En llegando estos días de enero todo nos volvemos un poco niños a medida que se aproxima la fiesta de los Reyes Magos, pues de una forma u otra miramos al pasado, a nuestro pasado personal, y recordamos aquella ilusión y los nervios, porque no terminaban de pasar los días ni las horas para que llegaran sus majestades de Oriente y nos trajeran esos regalos que tanto habíamos esperado a lo largo del año. ¡Qué tiempos aquellos! ¿Verdad?
Ya no somos niños. La vida corre que vuela. Somos adultos y sé que, en secreto, porque nos da algo de vergüenza, seguimos esperando el regalo que nos sorprenda.

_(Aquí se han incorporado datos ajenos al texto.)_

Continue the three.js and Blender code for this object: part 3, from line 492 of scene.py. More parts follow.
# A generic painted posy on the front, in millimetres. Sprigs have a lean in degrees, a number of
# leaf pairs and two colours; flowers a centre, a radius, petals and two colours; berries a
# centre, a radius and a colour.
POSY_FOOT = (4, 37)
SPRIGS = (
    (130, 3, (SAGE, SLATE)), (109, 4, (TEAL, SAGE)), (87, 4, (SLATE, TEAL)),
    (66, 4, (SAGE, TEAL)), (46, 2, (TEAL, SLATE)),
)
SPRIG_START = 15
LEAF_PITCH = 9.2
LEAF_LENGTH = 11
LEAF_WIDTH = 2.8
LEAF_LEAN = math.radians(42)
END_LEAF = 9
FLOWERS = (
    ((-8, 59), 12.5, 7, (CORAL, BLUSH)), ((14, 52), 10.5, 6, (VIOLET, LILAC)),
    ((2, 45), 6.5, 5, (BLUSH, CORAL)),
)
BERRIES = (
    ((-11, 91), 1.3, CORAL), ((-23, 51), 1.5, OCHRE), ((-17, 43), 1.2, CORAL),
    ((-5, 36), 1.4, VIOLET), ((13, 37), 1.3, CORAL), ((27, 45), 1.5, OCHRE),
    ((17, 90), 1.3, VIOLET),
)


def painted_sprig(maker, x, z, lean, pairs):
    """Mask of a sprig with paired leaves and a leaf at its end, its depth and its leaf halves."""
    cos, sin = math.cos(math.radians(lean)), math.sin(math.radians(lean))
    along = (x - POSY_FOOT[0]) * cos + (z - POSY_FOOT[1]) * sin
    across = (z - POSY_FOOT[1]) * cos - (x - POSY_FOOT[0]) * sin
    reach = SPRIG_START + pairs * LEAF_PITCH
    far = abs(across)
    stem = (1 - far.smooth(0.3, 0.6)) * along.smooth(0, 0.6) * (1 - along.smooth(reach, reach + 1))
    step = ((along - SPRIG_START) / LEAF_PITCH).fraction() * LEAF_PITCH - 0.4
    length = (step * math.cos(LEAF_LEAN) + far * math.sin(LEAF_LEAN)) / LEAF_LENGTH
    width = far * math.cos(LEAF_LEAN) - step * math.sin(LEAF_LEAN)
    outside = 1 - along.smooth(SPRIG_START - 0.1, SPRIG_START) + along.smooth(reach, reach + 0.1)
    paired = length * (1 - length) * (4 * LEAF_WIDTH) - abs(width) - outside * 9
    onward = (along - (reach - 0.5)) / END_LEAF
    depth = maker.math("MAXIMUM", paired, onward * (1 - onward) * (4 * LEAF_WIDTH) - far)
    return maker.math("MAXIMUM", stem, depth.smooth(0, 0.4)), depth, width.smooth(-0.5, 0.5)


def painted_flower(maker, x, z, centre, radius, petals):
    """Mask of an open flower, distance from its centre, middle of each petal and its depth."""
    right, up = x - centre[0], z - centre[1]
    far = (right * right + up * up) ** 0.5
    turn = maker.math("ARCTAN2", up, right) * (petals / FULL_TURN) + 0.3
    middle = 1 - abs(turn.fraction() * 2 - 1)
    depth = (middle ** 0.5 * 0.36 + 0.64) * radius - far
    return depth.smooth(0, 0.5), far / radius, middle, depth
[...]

Yo, lo digo sinceramente, no dejo de poner mi zapato esa noche y me acuesto, espero hacerlo también este año, pensando en mis reyes. No sé lo que me traerán este año, pero miren por donde, me voy a atrever a pedirles. Si, les voy a pedir, aunque no he escrito mi carta, por tantos adultos como yo, para que dejemos de vez en vez aflorar ese niño que todos llevamos dentro, para que no nos falte nunca la inocencia, el candor y la ilusión por la cosas -antes era un balón, una pistola o un caballo de cartón ¿se acuerdan?-; ahora abriendo el horizonte, sería la vida, el trabajo, la amistad, los ratos de ocio, los sitios por donde uno jugó a los indios o a los vaqueros y por donde correteamos al "calimbre" o a "payoyo". Todo, la vida en definitiva. La vida, que es el mejor regalo que nunca hemos recibido.